En la cultura popular, podemos pensar en la película The Truman Show (1998) como una crítica del enfoque empirista sobre la verdad. Si nos limitamos a aceptar lo que aparece como dado, podemos caer víctimas no solo de los poco frecuentes engaños concertados, sino también de los más comunes mecanismos invisibles que ordenan la realidad social. En este sentido, el acceso a la verdad no es nunca algo pasivo, no se trata de ver, sino en todo caso de mirar, es decir, ordenar y seleccionar mediante criterios racionales las afecciones que el mundo produce en mi sensación. Esta concepción está tan presente en los antiguos filósofos griegos (probablemente en todos ellos) como en el último gran filósofo: Hegel. La problemática continuó también en las ciencias sociales y podemos encontrar representantes más actuales de esta manera de pensar en Marx, Weber, la Escuela de Frankfurt, Bourdieu y Foucault.
Este enfoque sobre el conocimiento y la verdad descansa fundamentalmente en destacar la dimensión activa de pensar. Por contraposición al modelo positivista, quisiera llamarlo paradigma dialéctico.
A modo de conclusión
Tenemos entonces, delimitados con bastante nitidez, dos paradigmas diferentes para definir el carácter y la orientación de la Ilustración: cada uno provee un sentido de la crítica, un modelo de acceso a la verdad.

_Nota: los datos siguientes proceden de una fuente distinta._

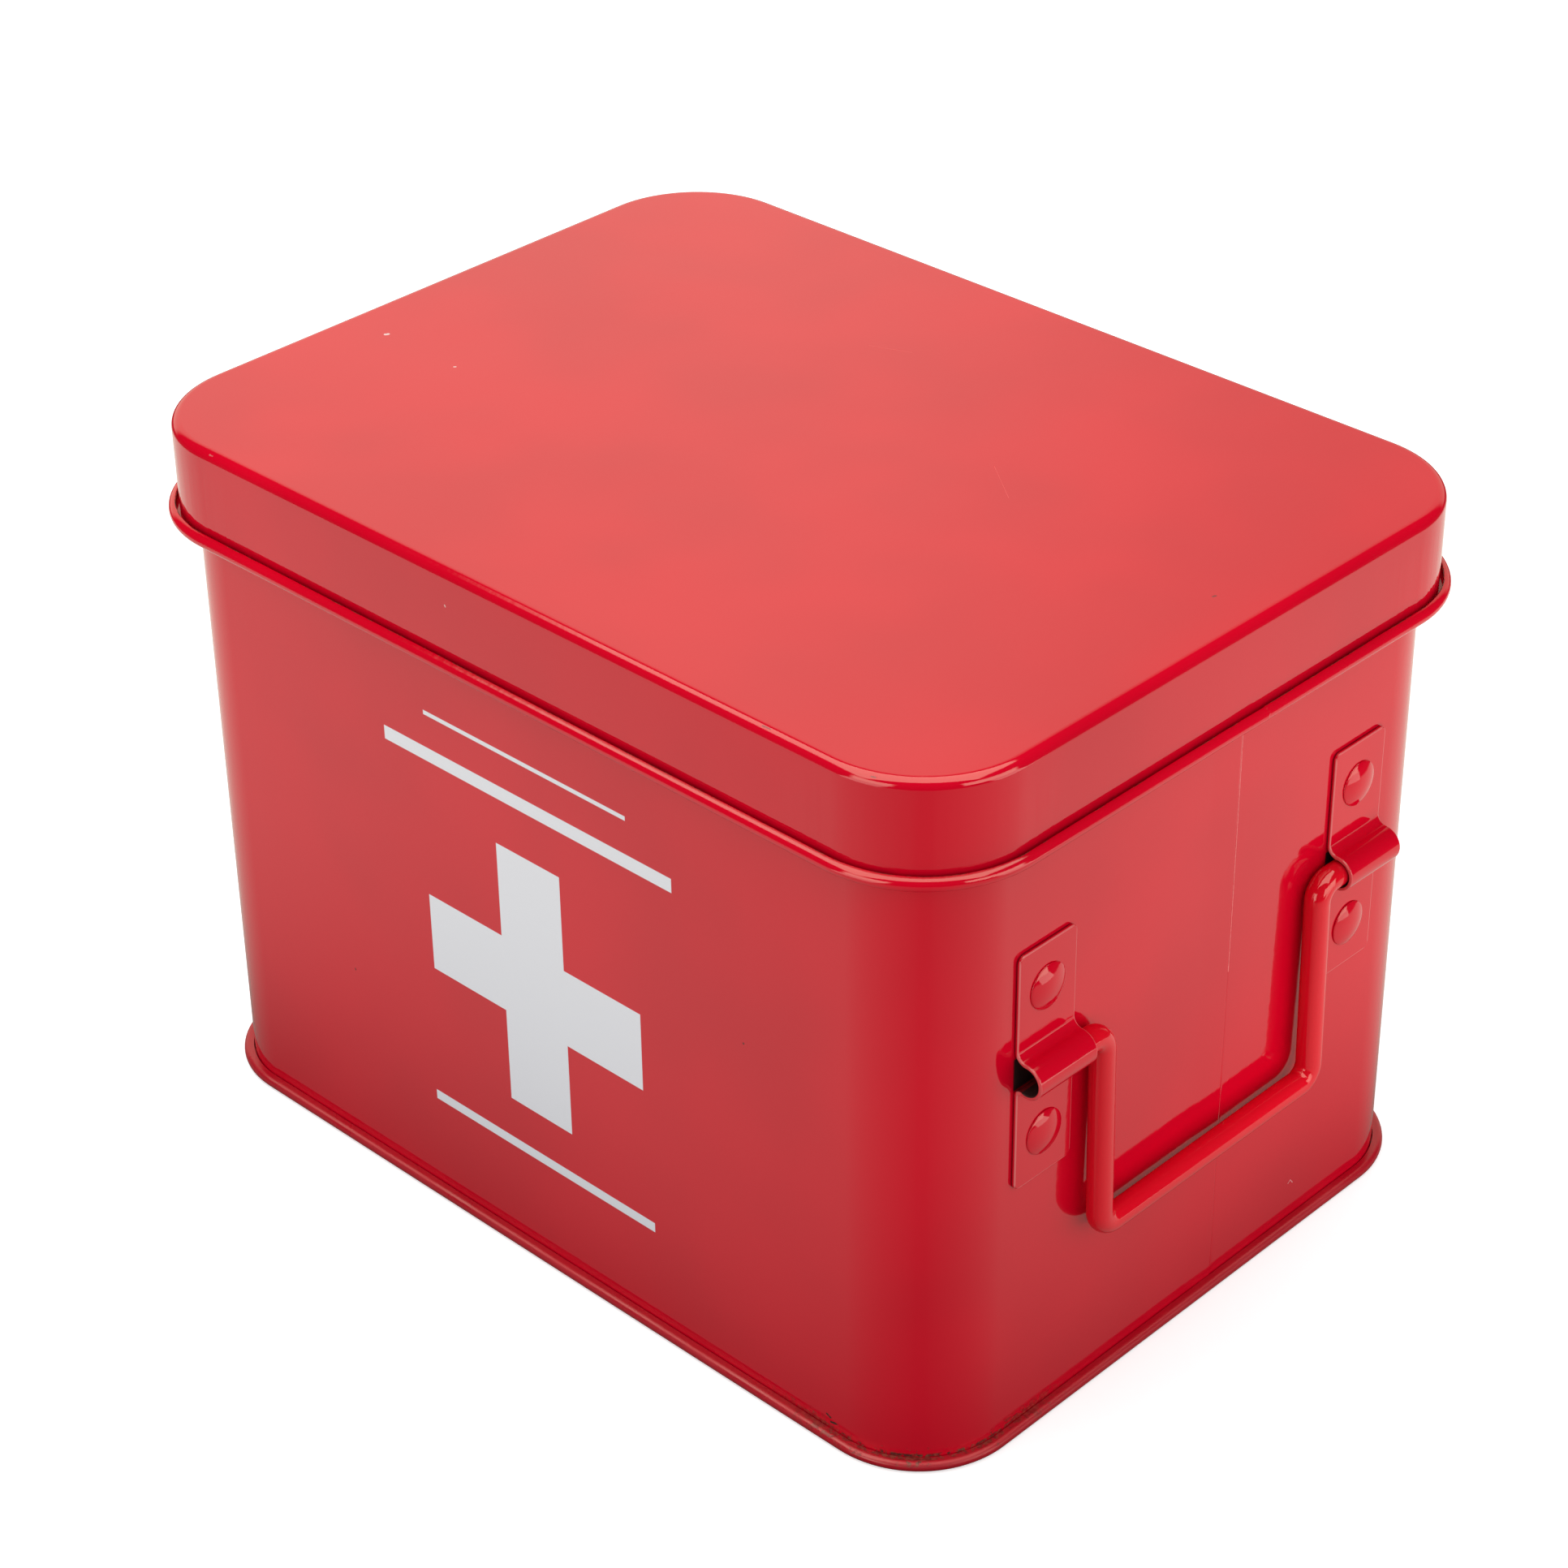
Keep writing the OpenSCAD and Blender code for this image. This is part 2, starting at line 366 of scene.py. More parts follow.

La cuestión que se plantea al final de una reflexión de estas características es la siguiente: ¿basta un cambio de paradigma para salirse del intríngulis cultural en el que estamos? Por supuesto que no. Las formas de pensar no existen en un mundo aparte y tranquilo, como el bello cielo platónico –donde no hay que calcular la raíz de dos y donde lo bueno reluce y no se confunde con nada más–. Las formas de pensar existen históricamente, sostenidas y producidas por prácticas e instituciones sociales, intereses sectoriales, e incluso por pasiones y emociones, unas tristes y otras miserables. Sin embargo, en particular en el ámbito educativo, el sentido que le damos a nuestras prácticas es tan importante como la función social que cumplen. Y con respecto a esta dimensión subjetiva, que orienta, motiva y ordena nuestra conducta, la perspectiva desde la cual vemos las cosas hace una enorme diferencia.
Como educadores podemos seguir pensando que reflexionar es un sufrimiento, que conocer es ponerle a la imaginación el límite de los hechos. Pero también podemos, contra el sentido común nihilista y cínico de nuestra época, recuperar la confianza en la razón, hacer de la crítica una forma de ser más libres, y de la enseñanza, una invitación a la trabajosa y esforzada aventura de pensar.
Referencias
Freud, S. (1988). El malestar en la cultura. En S. Freud, Obras completas. Madrid: Biblioteca nueva.
García Gual, C. (1988). Sofística e Ilustración ateniense. En V. Camps. V. (ed.), Historia de la ética. Madrid: Crítica.
Israel, J. (2012). La Ilustración radical. La filosofía y la construcción de la modernidad. 1650-1750. México D.F.: Fondo de Cultura Económica.
Lucrecio (edición 1983). La naturaleza de las cosas. Madrid: Cátedra.
Weber, M. (2008). La ciencia como vocación. El sabio y la política. Córdoba: Universidad Nacional de Córdoba.